Escrevo aqui porque preservo em detalhes amorosos no meu coração um Glauber em fragmentos muito convincentes e bem montados. Aquele Glauber da inesquecível exposição comemorativa dos trinta anos de Deus e o Diabo na Terra do Sol, no Centro Cultural do Banco do Brasil: lá estavam alguns desenhos (feitos pelo puro prazer e sem pretensões de obra gráfica), entre eles uma comovente caricatura dos seus companheiros de prisão em 1964 (Cony, Joaquim Pedro, Marcito, Flávio Rangel e um delicioso Callado de óculos), além de um sem-número de cristos obsessivos e pungentes.

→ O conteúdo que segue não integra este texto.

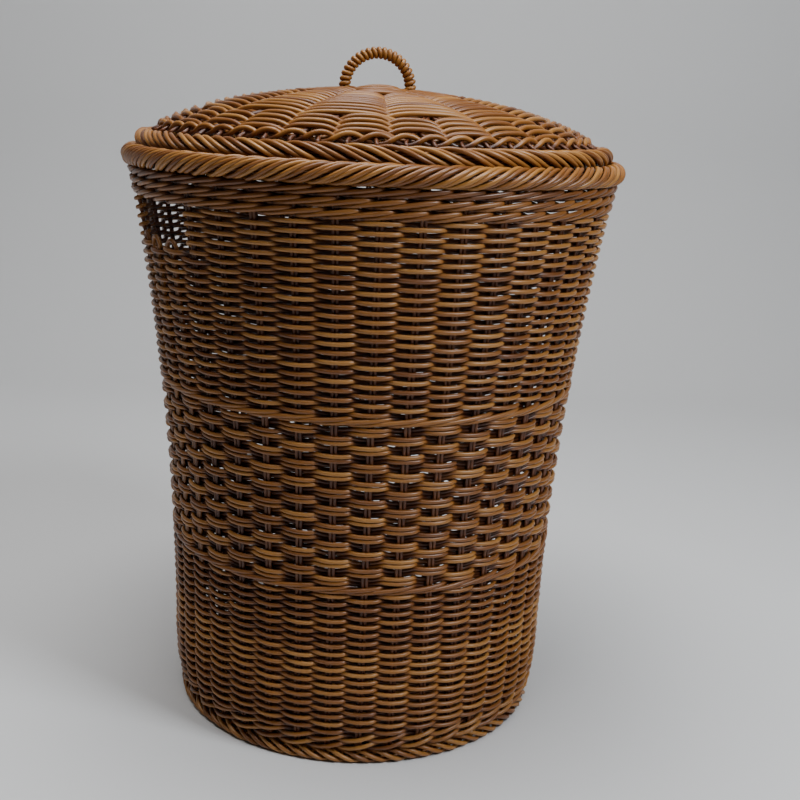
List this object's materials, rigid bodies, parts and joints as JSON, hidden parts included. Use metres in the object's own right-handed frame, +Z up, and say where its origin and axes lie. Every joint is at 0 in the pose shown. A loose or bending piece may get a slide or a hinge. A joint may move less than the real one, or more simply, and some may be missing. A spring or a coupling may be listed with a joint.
{
  "type": "laundry hamper",
  "caption": "Tall round woven laundry hamper with flared sides, hand holes, a rolled rim and a loose domed lid with an arched handle.",
  "frame": {"origin": "centre of the foot, on the floor", "axes": "+Z up through the middle of the hamper and its lid, +X and -X through the two hand holes"},
  "size_m": [0.437, 0.437, 0.5918],
  "materials": {
    "strand": "satin",
    "stake": "satin"
  },
  "bodies": {
    "hamper": {"foot_border": "strand", "foot_wale": "strand", "base_sticks_lower": "stake", "base_sticks_upper": "stake", "base_spokes": "stake", "base_weave": "strand", "side_stakes": "stake", "cut_stakes": "stake", "lower_weave": "strand", "lower_wale": "strand", "middle_weave": "strand", "upper_wale": "strand", "upper_weave": "strand", "front_hole_weave": "strand", "back_hole_weave": "strand", "rim_wale": "strand", "rim_core": "stake", "rim_border": "strand"},
    "lid": {"lid_sticks_lower": "stake", "lid_sticks_upper": "stake", "lid_stakes": "stake", "lid_inner_weave": "strand", "lid_outer_weave": "strand", "lid_edge_weave": "strand", "lid_border_core": "stake", "lid_border": "strand", "handle_core": "stake", "handle_wrap": "strand"}
  },
  "joints": [
    {"name": "lid_lift", "type": "slide", "parent": "hamper", "child": "lid", "axis": [0, 0, 1], "range_m": [0, 0.3]}
  ]
}
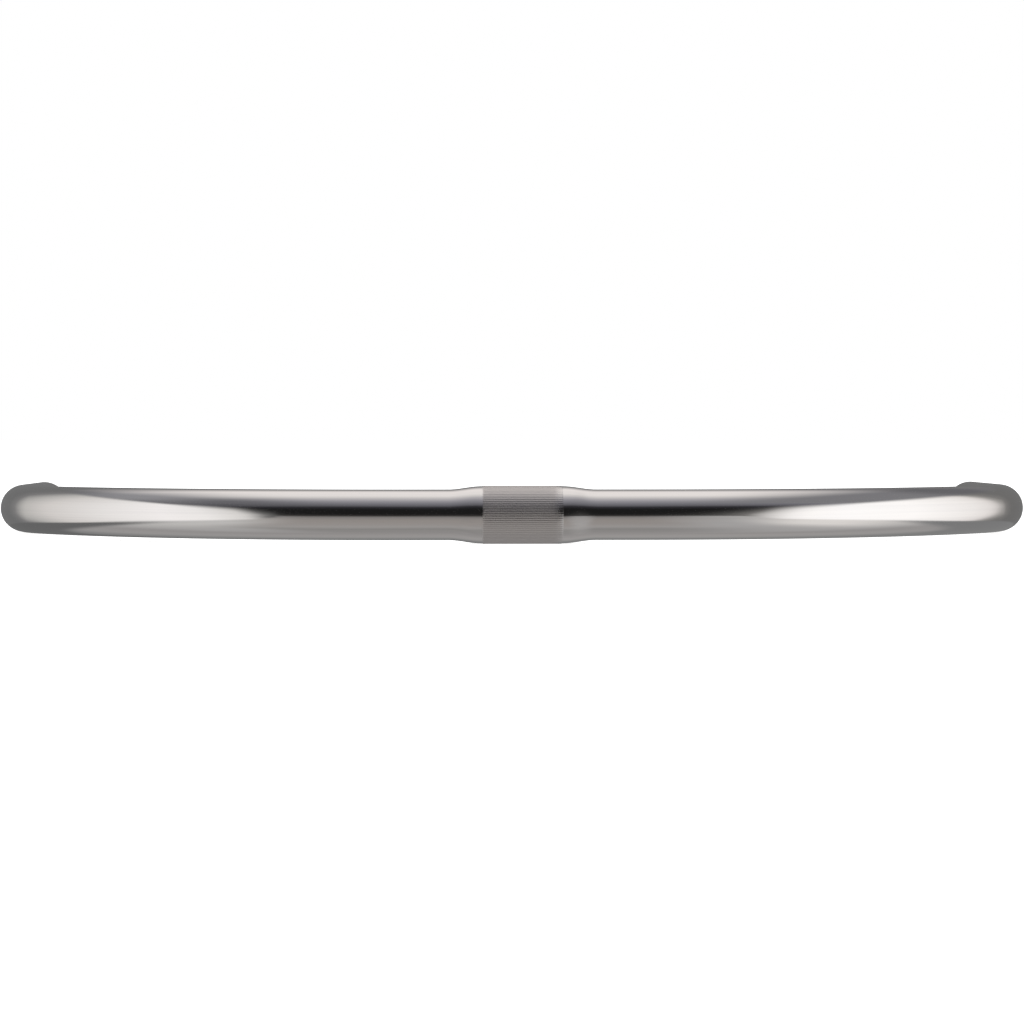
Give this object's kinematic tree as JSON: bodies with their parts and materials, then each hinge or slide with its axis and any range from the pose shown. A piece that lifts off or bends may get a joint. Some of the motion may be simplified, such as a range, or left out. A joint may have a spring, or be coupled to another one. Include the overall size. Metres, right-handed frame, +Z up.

Recordo-me ainda, e emcionado, do abraço dado à minha querida amiga Lúcia Rocha (mãe de Glauber) a cuja força e persistência de mãe-leoa se deveu todo o Acervo Glauber que estava a perigo. Ao meu elogio Lúcia se saiu com uma joia glauberiana: “Olha, meu filho, eu não fiz nada. Mas, por outro lado, eu fiz tudo”. Glauber certamente resplandeceria, nessa síntese exata de contradição e de verdade. A propósito, não foi mesmo sem razão que Gilberto Amado pouco dado a incensar talentos insolentes e ainda por cima vaidosos me declarou ao final de um longo almoço, no seu belo apartamento das Laranjeiras, em que o provoquei sobre os jovens intelectuais do Brasil nos anos 60/70: “Esse seu amigo Glauber Rocha, por exemplo, é de um arrebatamento a que só os santos em sua candura podem se alçar. E de um talento tão faiscante e ígneo que só os demônios em sua fogueira – podem polir”.